The video ends not with a signature, not with keys exchanged, but with Lin Xiao turning away from the model, her hand slipping from Li Wei’s arm. She walks toward the exit, not briskly, but with the slow deliberation of someone recalibrating her moral compass. Li Wei follows, but slower. Chen Yu watches them go, then turns to Mei Ling. They exchange a glance—no words, just a tilt of the head, a slight nod. Mei Ling sets the tray down on a nearby pedestal and walks off-screen, leaving the two cups untouched. The camera lingers on the model city, now bathed in late-afternoon light, the LEDs blinking softly like distant stars. Nothing has been decided. Nothing has been signed. Yet everything has changed.

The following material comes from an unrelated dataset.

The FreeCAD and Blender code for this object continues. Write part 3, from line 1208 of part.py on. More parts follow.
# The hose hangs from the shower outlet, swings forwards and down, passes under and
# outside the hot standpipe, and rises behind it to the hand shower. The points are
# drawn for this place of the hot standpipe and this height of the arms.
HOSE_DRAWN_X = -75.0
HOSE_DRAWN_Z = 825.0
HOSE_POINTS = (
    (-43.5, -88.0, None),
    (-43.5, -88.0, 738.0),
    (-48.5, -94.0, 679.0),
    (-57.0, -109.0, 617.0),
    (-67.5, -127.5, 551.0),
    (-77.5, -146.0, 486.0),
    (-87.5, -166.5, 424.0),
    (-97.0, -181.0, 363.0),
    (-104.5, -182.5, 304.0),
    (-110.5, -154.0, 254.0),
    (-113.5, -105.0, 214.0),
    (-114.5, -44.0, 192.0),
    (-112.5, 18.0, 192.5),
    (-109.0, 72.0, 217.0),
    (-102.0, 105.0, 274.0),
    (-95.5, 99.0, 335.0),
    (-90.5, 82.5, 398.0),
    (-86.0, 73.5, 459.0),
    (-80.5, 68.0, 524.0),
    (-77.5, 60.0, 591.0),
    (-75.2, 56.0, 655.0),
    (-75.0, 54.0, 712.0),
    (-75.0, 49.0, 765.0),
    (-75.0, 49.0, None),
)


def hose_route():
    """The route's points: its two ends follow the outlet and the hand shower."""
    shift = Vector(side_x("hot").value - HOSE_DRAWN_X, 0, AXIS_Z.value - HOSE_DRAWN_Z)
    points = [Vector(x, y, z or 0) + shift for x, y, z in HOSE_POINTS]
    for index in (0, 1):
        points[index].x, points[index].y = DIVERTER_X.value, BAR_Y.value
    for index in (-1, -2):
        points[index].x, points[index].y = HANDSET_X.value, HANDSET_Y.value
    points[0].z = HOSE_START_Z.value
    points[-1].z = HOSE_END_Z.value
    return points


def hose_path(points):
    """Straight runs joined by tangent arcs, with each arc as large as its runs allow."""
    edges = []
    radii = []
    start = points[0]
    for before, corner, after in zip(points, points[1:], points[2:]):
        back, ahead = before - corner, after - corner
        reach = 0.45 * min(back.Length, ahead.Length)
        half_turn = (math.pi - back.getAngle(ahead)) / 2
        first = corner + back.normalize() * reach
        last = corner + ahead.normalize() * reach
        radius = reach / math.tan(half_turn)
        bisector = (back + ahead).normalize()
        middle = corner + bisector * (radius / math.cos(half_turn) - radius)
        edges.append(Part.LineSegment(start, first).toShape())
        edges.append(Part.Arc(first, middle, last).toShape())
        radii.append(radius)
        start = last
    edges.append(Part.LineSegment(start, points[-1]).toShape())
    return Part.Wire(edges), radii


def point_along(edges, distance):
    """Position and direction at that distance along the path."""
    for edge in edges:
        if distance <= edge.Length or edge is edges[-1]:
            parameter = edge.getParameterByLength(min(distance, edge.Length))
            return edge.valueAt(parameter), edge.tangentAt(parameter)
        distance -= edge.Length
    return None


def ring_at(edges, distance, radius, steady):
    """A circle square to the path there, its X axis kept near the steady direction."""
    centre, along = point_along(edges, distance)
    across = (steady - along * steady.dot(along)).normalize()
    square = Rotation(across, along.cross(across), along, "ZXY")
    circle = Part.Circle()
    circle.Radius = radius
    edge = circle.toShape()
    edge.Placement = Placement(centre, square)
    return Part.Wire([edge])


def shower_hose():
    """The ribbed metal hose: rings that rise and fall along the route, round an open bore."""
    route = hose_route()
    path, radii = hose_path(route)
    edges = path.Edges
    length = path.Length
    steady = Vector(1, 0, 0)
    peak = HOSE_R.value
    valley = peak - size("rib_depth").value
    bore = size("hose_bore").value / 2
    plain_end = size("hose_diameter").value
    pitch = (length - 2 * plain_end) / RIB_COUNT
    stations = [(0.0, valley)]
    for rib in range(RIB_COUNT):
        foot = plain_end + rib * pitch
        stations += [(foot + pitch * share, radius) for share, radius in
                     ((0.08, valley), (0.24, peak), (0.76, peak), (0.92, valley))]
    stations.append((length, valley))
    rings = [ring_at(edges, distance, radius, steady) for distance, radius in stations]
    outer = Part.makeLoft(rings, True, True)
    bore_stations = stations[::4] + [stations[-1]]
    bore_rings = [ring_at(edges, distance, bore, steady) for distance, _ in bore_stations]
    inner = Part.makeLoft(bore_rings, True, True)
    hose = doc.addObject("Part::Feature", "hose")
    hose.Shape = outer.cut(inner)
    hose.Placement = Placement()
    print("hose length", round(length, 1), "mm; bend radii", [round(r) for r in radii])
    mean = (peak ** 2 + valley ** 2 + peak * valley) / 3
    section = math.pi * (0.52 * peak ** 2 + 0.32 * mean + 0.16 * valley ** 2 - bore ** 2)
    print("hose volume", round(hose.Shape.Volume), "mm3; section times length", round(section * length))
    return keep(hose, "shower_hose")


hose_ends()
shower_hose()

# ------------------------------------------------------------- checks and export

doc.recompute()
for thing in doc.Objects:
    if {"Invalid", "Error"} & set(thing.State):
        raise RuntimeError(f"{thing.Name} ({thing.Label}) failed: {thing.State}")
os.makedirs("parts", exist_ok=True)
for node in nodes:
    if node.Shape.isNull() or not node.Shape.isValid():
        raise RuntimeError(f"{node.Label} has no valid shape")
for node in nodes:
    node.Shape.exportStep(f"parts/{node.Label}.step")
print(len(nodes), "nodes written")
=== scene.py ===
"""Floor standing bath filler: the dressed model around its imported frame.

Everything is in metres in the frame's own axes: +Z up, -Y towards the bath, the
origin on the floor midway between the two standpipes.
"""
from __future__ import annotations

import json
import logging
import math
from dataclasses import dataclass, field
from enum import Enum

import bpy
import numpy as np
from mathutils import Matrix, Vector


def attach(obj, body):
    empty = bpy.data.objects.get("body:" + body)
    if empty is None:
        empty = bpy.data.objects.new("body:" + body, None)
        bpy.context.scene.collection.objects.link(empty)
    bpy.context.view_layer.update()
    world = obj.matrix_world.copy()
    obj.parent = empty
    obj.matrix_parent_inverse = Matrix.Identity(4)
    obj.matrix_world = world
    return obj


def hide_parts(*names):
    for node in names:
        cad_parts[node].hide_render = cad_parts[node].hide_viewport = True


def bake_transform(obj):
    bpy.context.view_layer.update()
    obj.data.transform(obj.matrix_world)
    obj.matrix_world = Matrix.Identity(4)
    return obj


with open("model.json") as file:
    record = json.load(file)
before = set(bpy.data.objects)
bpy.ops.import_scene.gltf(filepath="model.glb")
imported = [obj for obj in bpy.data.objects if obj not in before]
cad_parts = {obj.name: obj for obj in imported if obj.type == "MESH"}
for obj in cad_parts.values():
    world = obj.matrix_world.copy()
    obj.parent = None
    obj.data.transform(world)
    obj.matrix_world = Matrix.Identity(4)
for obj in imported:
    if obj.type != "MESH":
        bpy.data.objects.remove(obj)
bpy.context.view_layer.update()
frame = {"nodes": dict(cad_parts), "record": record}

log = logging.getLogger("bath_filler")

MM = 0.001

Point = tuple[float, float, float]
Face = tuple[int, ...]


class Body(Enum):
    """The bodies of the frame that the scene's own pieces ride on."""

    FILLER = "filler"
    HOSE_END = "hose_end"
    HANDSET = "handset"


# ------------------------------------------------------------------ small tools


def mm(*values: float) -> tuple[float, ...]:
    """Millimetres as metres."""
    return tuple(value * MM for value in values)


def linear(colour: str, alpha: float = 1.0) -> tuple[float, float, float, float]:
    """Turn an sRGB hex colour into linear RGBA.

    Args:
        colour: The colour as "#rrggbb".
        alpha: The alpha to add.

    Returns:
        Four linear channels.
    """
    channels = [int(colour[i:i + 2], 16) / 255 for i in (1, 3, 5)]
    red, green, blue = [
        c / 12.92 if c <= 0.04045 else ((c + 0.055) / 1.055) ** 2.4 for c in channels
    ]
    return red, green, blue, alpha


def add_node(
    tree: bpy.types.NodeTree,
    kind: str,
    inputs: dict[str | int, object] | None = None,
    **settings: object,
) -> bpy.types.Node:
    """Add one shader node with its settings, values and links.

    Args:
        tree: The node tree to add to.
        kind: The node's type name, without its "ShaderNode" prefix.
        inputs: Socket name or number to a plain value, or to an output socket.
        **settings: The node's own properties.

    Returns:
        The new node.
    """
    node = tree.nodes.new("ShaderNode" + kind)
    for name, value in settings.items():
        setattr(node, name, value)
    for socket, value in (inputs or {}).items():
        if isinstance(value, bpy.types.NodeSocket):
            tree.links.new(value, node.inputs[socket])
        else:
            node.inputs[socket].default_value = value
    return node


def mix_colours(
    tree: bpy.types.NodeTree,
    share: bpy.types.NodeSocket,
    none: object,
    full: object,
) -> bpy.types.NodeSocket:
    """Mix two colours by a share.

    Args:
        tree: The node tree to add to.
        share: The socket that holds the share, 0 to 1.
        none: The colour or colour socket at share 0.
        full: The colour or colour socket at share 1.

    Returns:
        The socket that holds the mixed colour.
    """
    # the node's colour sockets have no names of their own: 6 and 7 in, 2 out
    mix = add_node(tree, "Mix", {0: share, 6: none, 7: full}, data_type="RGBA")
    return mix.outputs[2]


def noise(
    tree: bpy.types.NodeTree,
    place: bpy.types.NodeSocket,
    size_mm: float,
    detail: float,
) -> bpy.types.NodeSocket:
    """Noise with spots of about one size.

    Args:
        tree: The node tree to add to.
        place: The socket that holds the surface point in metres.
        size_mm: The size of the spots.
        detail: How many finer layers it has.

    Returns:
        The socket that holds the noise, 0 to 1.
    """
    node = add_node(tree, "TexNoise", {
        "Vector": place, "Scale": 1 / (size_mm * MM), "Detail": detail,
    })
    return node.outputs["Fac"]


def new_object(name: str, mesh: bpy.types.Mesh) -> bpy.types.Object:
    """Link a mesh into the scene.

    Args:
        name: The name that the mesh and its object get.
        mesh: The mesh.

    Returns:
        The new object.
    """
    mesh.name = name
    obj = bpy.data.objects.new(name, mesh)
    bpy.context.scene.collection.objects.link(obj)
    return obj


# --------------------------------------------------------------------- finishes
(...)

This is the genius of ‘Wrong Choice’—a title that functions less as a spoiler and more as a refrain. Every character makes a choice that seems rational in the moment but unravels under scrutiny: Lin Xiao chooses trust over inquiry; Li Wei chooses silence over honesty; Chen Yu chooses profit over integrity; Mei Ling chooses observation over intervention. And the model city? It remains pristine, unbothered, a monument to futures that may never be built. The real estate industry thrives on deferred hope, and this scene captures that economy of longing with surgical precision. We don’t need to know what happens next—the weight of the unsaid is heavier than any contract. The audience leaves not with answers, but with questions that echo long after the screen fades: Did Lin Xiao notice the discrepancy in the model’s zoning labels? Did Li Wei recognize Mei Ling from somewhere else? And most importantly—when the lights dim and the sales team clocks out, do they ever walk past that model and wonder which version of themselves they’re really selling?